Four weeks ago, Cellino was talking about waging war with Gulf Finance House, the ex-owner of United and an existing minority shareholder at Elland Road.
He blamed the Bahraini bank for delaying his planned re-purchase of United’s Elland Road stadium and spoke of driving GFH out of the club, implying that their relationship had gone beyond the point of repair. “I can’t take any more of it,” he said. “There’s no respect for me.”
In August, Cellino believed that he and GFH had effectively shaken hands on a deal to revise the Share Purchase Agreement (SPA) they signed when he bought 75 per cent of Leeds in April.
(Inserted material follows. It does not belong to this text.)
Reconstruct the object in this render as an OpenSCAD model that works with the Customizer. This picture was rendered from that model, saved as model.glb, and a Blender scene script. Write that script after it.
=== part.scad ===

The arrangement was supposed to significantly reduce the debt of £24m owed by the Italian to GFH but at the beginning of November, it remained unsigned. A statement issued by GFH at the time gave the impression that the bank had no intention of accepting it.
Last weekend, however, Cellino flew out to Bahrain to speak again with senior officials from the bank. He has consistently argued that Leeds would be paralysed and financial weak for as long as the original SPA remained in place. According to him, by the time he travelled back to England on Monday evening another deal was finalised and officially in place.
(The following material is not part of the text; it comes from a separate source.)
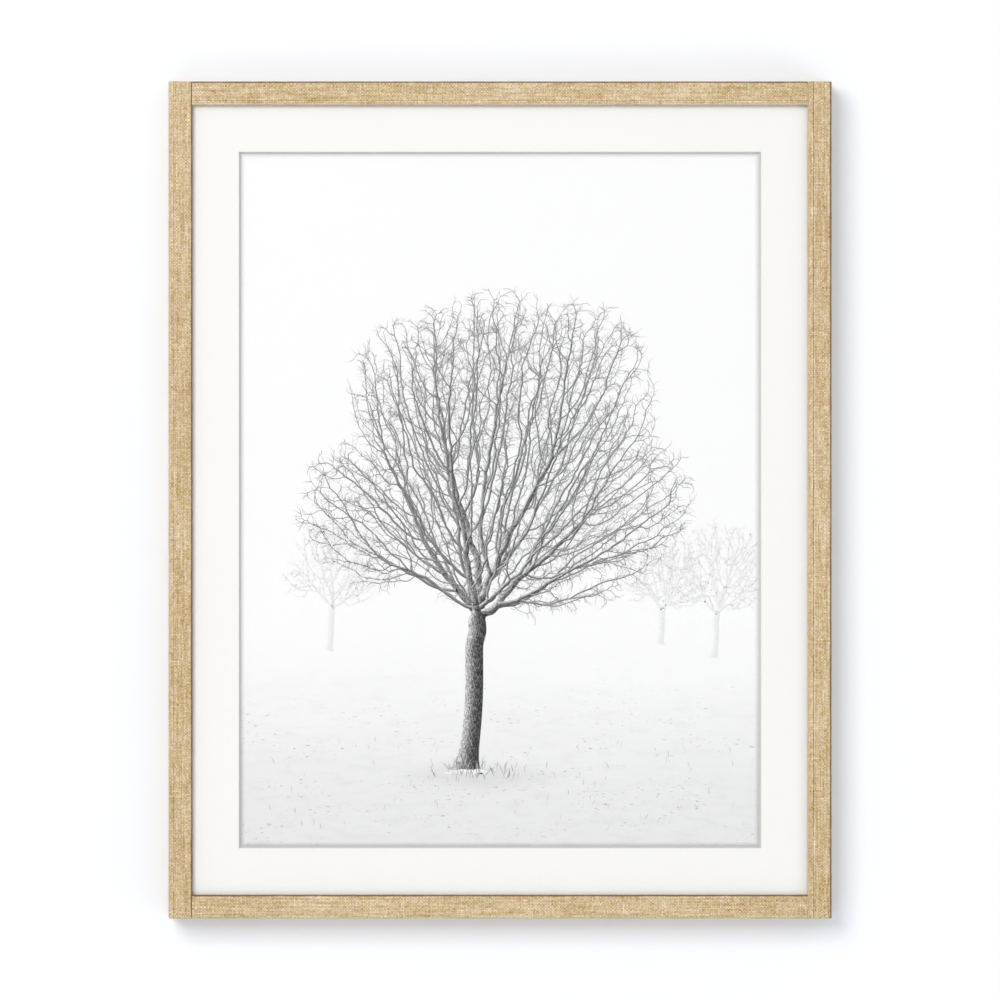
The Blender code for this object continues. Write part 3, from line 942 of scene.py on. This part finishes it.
def draw_stalks(strokes, rng):
    """Dry stalks that stand out of the snow, most of them near the tree."""
    for k in range(150):
        near_tree = k < 60
        x = FOOT[0] + rng.normal(0.005, 0.020) if near_tree else rng.uniform(-0.205, 0.205)
        z = FOOT[1] + (rng.normal(-0.002, 0.004) if near_tree else rng.uniform(-0.052, 0.030))
        tall = rng.uniform(0.004, 0.013) * (1.0 if near_tree else 0.7)
        lean = rng.normal(0.0, 0.30)
        droop = lean + rng.normal(0.0, 0.5)
        middle = np.array((x + tall * 0.6 * math.sin(lean), z + tall * 0.6 * math.cos(lean)))
        end = middle + tall * 0.4 * np.array((math.sin(droop), math.cos(droop)))
        line = np.array(((x, z), middle, end))
        stout = rng.uniform(0.00018, 0.00034)
        tint = rng.uniform(0.35, 0.85) * (1.0 if near_tree else 0.6)
        radii = stout * np.array((1.0, 0.8, 0.3))
        shades = tint * np.array((0.5, 1.0, 0.8))
        strokes.add(line, radii, shades, np.full(3, 0.95 + 0.0003 * k))


def make_print():
    """The paper's picture, and the ink that draws the tree on it."""
    NODES["print"].data.materials[0] = paper_paint().material
    ink = ink_paint()
    far = Strokes()
    for place, height, seed in FAR_TREES:
        draw_tree(far, place, height, CROWN, 900, seed, 0.10, 0.00016, 0.9)
    far.make("ink_far_trees", ink)
    near = Strokes()
    draw_tree(near, FOOT, 0.430, CROWN, 7500, 5, 1.0)
    near.make("ink_tree", ink)
    ground = Strokes()
    rng = np.random.default_rng(8)
    draw_banks(ground, rng)
    draw_stalks(ground, rng)
    ground.make("ink_ground", ink)


# ---------------------------------------------------------------- wood, board, steel and rubber


def wood_paint(upright):
    """Sawn pine, with its grain along the rail."""
    paint = Paint("pine_upright" if upright else "pine_level", roughness=0.75)
    place = paint.place()
    rings = (160.0, 160.0, 5.0) if upright else (5.0, 160.0, 160.0)
    fibres = (2200.0, 2200.0, 40.0) if upright else (40.0, 2200.0, 2200.0)
    sawing = (30.0, 30.0, 700.0) if upright else (700.0, 30.0, 30.0)
    ring = paint.noise(paint.stretched(place, rings), 1.0, 3.0, 0.6)
    fibre = paint.noise(paint.stretched(place, fibres), 1.0, 2.0)
    saw = paint.noise(paint.stretched(place, sawing), 1.0, 1.0)
    colour = paint.mix(paint.between(ring, 0.40, 0.62), (0.66, 0.47, 0.27), (0.50, 0.31, 0.15))
    colour = paint.shade(colour, paint.between(fibre, 0.3, 0.7, 0.86, 1.08, smooth=False))
    colour = paint.shade(colour, paint.between(saw, 0.35, 0.65, 0.95, 1.03))
    paint.set("Base Color", colour)
    paint.set("Roughness", paint.between(fibre, 0.3, 0.7, 0.65, 0.88))
    paint.bump(paint.plus(fibre, paint.times(saw, 0.8)), 0.00010, 0.7)
    return paint


def board_paint():
    """Hardboard: pressed brown fibres, paler and darker flecks, and a faint mesh from the press."""
    paint = Paint("pressed_board", roughness=0.8)
    place = paint.place()
    flecks = paint.noise(place, 520.0, 3.0, 0.7)
    strands = paint.noise(paint.stretched(place, (900.0, 400.0, 150.0)), 1.0, 3.0, 0.6)
    cloud = paint.noise(place, 18.0, 3.0)
    colour = paint.mix(paint.between(cloud, 0.35, 0.65), (0.360, 0.242, 0.141), (0.385, 0.262, 0.155))
    colour = paint.mix(paint.between(flecks, 0.58, 0.70, 0.0, 0.6), colour, (0.55, 0.42, 0.28))
    colour = paint.mix(paint.between(strands, 0.42, 0.30, 0.0, 0.6), colour, (0.17, 0.10, 0.055))
    paint.set("Base Color", colour)
    x, _, z = paint.split(place)
    mesh_turn = 2 * math.pi / 0.0018
    mesh = paint.times(
        paint.math("SINE", paint.times(x, mesh_turn)),
        paint.math("SINE", paint.times(z, mesh_turn)),
    )
    paint.set("Roughness", paint.between(flecks, 0.3, 0.7, 0.70, 0.88))
    paint.bump(paint.plus(paint.times(mesh, 0.5), flecks), 0.00010, 0.6)
    return paint


def steel_paint():
    """Zinc-plated steel with fine scratches and duller patches."""
    paint = Paint("plated_steel", roughness=0.35, metallic=1.0)
    place = paint.place()
    patches = paint.noise(place, 260.0, 3.0, 0.6)
    scratches = paint.noise(paint.stretched(place, (300.0, 300.0, 5000.0)), 1.0, 2.0)
    colour = paint.mix(patches, (0.60, 0.60, 0.58), (0.74, 0.74, 0.73))
    paint.set("Base Color", paint.shade(colour, paint.between(scratches, 0.3, 0.7, 0.90, 1.05)))
    dull = paint.between(patches, 0.3, 0.7, 0.24, 0.44)
    paint.set("Roughness", paint.plus(dull, paint.times(scratches, 0.12)))
    paint.bump(scratches, 0.00001, 0.5)
    return paint


def rubber_paint():
    """Black rubber with a dusting of grey."""
    paint = Paint("bumper_rubber", roughness=0.7)
    place = paint.place()
    dust = paint.noise(place, 900.0, 3.0, 0.7)
    dusty = paint.between(dust, 0.45, 0.75)
    paint.set("Base Color", paint.mix(dusty, (0.022, 0.022, 0.023), (0.085, 0.082, 0.078)))
    paint.set("Roughness", paint.between(dust, 0.3, 0.7, 0.55, 0.85))
    paint.bump(dust, 0.00003, 0.6)
    return paint


def softened(node, width, paint):
    """A copy of a CAD node with its edges rounded off, which stands for it."""
    shape = bmesh.new()
    shape.from_mesh(NODES[node].data)
    bmesh.ops.remove_doubles(shape, verts=shape.verts, dist=1e-6)
    bmesh.ops.dissolve_limit(shape, angle_limit=math.radians(1), verts=shape.verts, edges=shape.edges)
    sharp = [edge for edge in shape.edges if edge.calc_face_angle(0.0) > math.radians(32)]
    bmesh.ops.bevel(
        shape, geom=sharp, offset=width, segments=2, profile=0.5, affect="EDGES", clamp_overlap=True
    )
    for face in shape.faces:
        face.smooth = True
    mesh = bpy.data.meshes.new(f"{node}_soft")
    shape.to_mesh(mesh)
    shape.free()
    mesh.materials.append(paint.material)
    piece = bpy.data.objects.new(f"{node}_soft", mesh)
    bpy.context.collection.objects.link(piece)
    piece.modifiers.new("even_normals", "WEIGHTED_NORMAL").keep_sharp = True
    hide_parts(node)
    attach(piece, "root")
    return piece


def finish_back():
    NODES["backing"].data.materials[0] = board_paint().material
    upright, level = wood_paint(True), wood_paint(False)
    for side, paint in (("left", upright), ("right", upright), ("top", level), ("bottom", level)):
        NODES[f"core_{side}"].data.materials[0] = paint.material
    steel, rubber = steel_paint(), rubber_paint()
    for node in NODES:
        if node.startswith("point_"):
            softened(node, 0.00012, steel)
        elif node.startswith("hanger"):
            softened(node, 0.00012, steel)
        elif node.startswith("bumper_"):
            softened(node, 0.00025, rubber)


# ---------------------------------------------------------------- the model


make_camera()
make_lights()
make_stage()
LINEN = linen_paint()
for order, rail_side in enumerate(("left", "right", "top", "bottom")):
    make_linen(rail_side, LINEN, 20 + order)
NODES["mat"].data.materials[0] = mat_paint().material
NODES["glazing"].data.materials[0] = glazing_paint().material
make_print()
finish_back()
“I’m very happy because we’ve fixed the club forever,” he said. “When we bought the club, we left 25 per cent (of shares in Leeds) with GFH. We had some problems, we started arguing but I went to Bahrain on Sunday and fixed everything.
“GFH showed me that they are happy to keep their 25 per cent. They show me that they want to act as a partner and fund the club to the same percentage as our 75 per cent. They trust me, they’ve put fresh money in and they’ve cleaned up something that wasn’t very clear.”
The specifics of the agreement are not entirely clear but Cellino claims that between them, he and GFH will inject £23.5million of capital into a club who still have high costs and numerous liabilities. A total of £5m will come from the bank, despite its apparent reluctance to spend money on Leeds during Cellino’s protracted takeover or at any stage since then. It continues to manage a 25 per cent stake in the club.
Cellino also says that the revised SPA will change the schedule of debt payments owed to GFH and he expects to see it formally approved at a club board meeting on Tuesday. Aside from anything else, it removes the obstacle blamed by him for his failure to deliver on a promise to buy back Elland Road last month.
“It’s agreed, it’s signed and it’s been paid too,” Cellino said.
“When I said last time that it was fixed, we found other problems. Then we thought it was fixed again and we found other problems. It’s been really difficult but now I’m sure that this club won’t be hurt any more. It’s very strong. It can face its debt.
“Next Tuesday this club will have a board meeting to approve the balance sheet. The club lost £20m last year (the 2013-14 financial year) but be we are raising capital of £23.5m.
“I found new friends and we are real partners now. They have 25 per cent of the club, they give me all the power to run the club and to be the nominated director - full power to clean everything but they’ll support the club financially. They are happy and I’m happy to make them worth the percentage of their shares.”
Precisely why this sudden understanding came about is not known. As a recently as month ago, with Cellino and GFH at odds, the bank refuted his suggestion that it was preventing the £16m repurchase of Elland Road.
GFH said it had “agreed to the sale of Ross McCormack (to Fulham in July) on that basis that Mr Cellino would proceed with buying the stadium. GFH is surprised that this has yet to happen.”
The bank was asked to comment on Cellino’s latest comments and explain the terms of any fresh agreement between them. It is yet to respond.
At present GFH has two members on the board at Elland Road. Its head of investment management, Salem Patel, has been a Leeds director since December 2012 and Jinesh Patel - chief executive of GFH’s Dubai-based private equity firm, GFH Capital - joined the board in July.
The original SPA accepted by Cellino in February gave the bank an astonishing amount of power in its capacity as minority shareholder. Legal experts say the document was weighted heavily in GFH’s favour. It gave it the right to veto major operational decisions - player transfers excepted - by requiring 85 per cent of shareholders to back them and also allowed the bank to repurchase the 75 per cent stake held by Cellino’s company, Eleonora Sport Ltd, for just £1 if the Italian failed to meet any of his financial obligations.
That news of a revised SPA materialise in the same 24 hours as the Football League moved to ban Cellino from owning Leeds is intriguing to say the least. Cellino claims he was unaware of the League’s intentions until his Italian lawyer informed him of the development around lunchtime on Monday. He plans to appeal and is threatening to sue the League if it attempts to enforce a disqualification which is due to run until March 18, 2015.
“The only person I worry about is God,” Cellino said. “This (the deal with GFH) was a big goal for Leeds and I’m sorry that some beautiful news has been spoiled by the League.
“I don’t blame the League or even my colleagues who are on the League’s board. What can they do? They are following their lawyers. But I’ve been working to find a way to help this club run with no financial problems. We found a way and now I have partners who put money in and will fix the problems with me.”